RECORDED DATA
/---

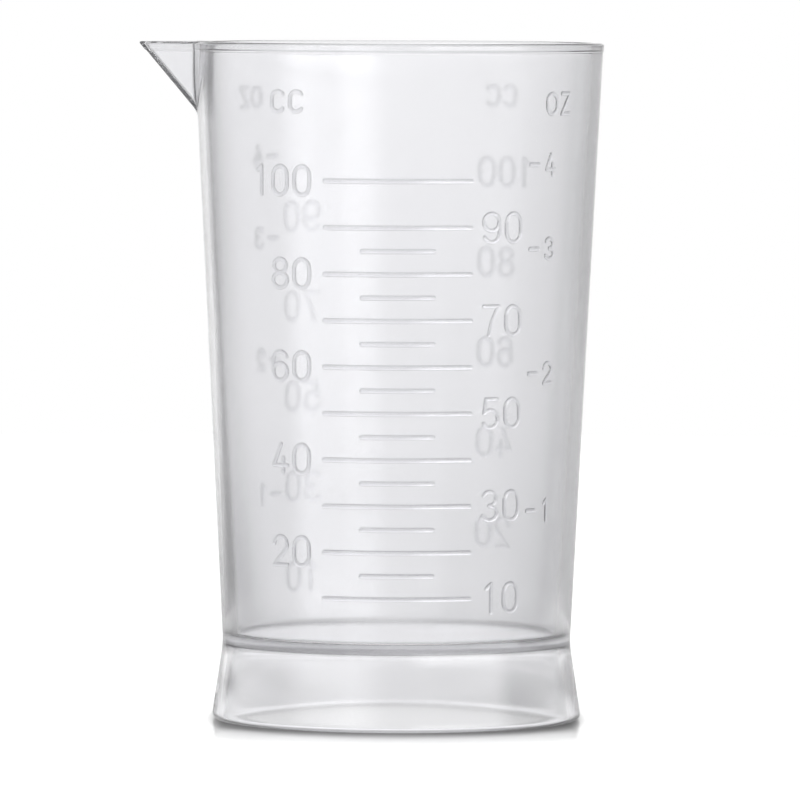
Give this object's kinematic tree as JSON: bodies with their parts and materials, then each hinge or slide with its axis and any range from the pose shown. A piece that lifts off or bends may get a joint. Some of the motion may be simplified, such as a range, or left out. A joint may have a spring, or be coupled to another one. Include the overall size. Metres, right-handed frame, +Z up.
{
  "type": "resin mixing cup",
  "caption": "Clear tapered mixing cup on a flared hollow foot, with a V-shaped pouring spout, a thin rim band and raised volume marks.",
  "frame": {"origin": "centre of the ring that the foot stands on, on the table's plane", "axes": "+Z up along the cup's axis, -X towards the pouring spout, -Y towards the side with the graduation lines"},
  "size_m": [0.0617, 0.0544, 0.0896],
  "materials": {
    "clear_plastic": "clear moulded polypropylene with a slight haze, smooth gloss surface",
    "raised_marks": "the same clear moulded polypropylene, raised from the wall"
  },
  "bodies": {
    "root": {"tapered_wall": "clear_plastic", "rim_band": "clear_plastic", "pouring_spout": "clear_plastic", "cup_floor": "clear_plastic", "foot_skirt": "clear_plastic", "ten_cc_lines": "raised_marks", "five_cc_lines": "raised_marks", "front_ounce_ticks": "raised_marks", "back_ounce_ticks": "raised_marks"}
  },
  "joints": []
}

\---

EXERCISE DESCRIPTION
Return the listing above word for word.

RESULT OF THIS EXERCISE
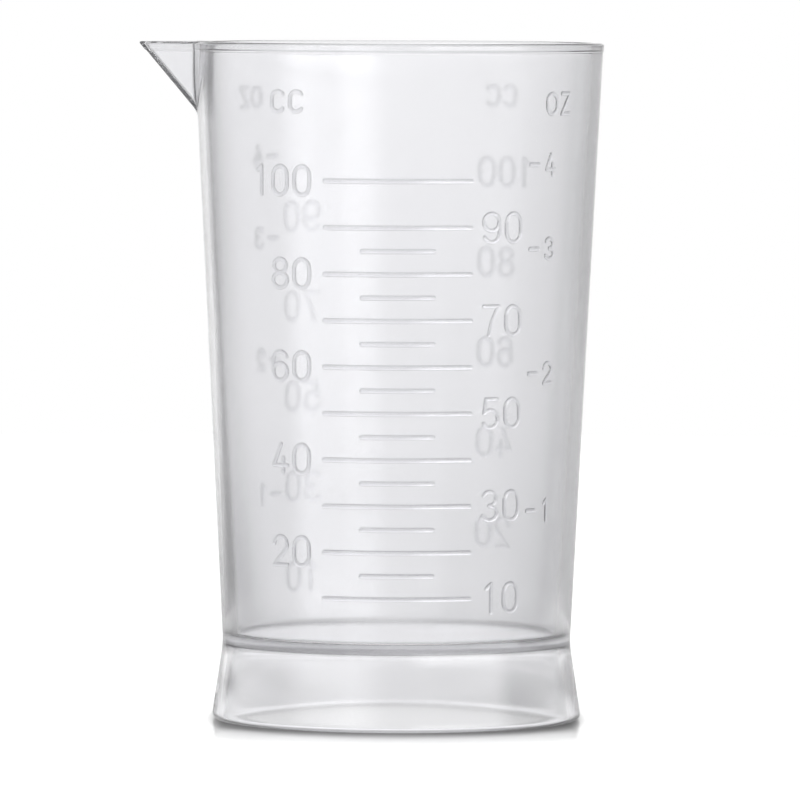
Give this object's kinematic tree as JSON: bodies with their parts and materials, then each hinge or slide with its axis and any range from the pose shown. A piece that lifts off or bends may get a joint. Some of the motion may be simplified, such as a range, or left out. A joint may have a spring, or be coupled to another one. Include the overall size. Metres, right-handed frame, +Z up.
{
  "type": "resin mixing cup",
  "caption": "Clear tapered mixing cup on a flared hollow foot, with a V-shaped pouring spout, a thin rim band and raised volume marks.",
  "frame": {"origin": "centre of the ring that the foot stands on, on the table's plane", "axes": "+Z up along the cup's axis, -X towards the pouring spout, -Y towards the side with the graduation lines"},
  "size_m": [0.0617, 0.0544, 0.0896],
  "materials": {
    "clear_plastic": "clear moulded polypropylene with a slight haze, smooth gloss surface",
    "raised_marks": "the same clear moulded polypropylene, raised from the wall"
  },
  "bodies": {
    "root": {"tapered_wall": "clear_plastic", "rim_band": "clear_plastic", "pouring_spout": "clear_plastic", "cup_floor": "clear_plastic", "foot_skirt": "clear_plastic", "ten_cc_lines": "raised_marks", "five_cc_lines": "raised_marks", "front_ounce_ticks": "raised_marks", "back_ounce_ticks": "raised_marks"}
  },
  "joints": []
}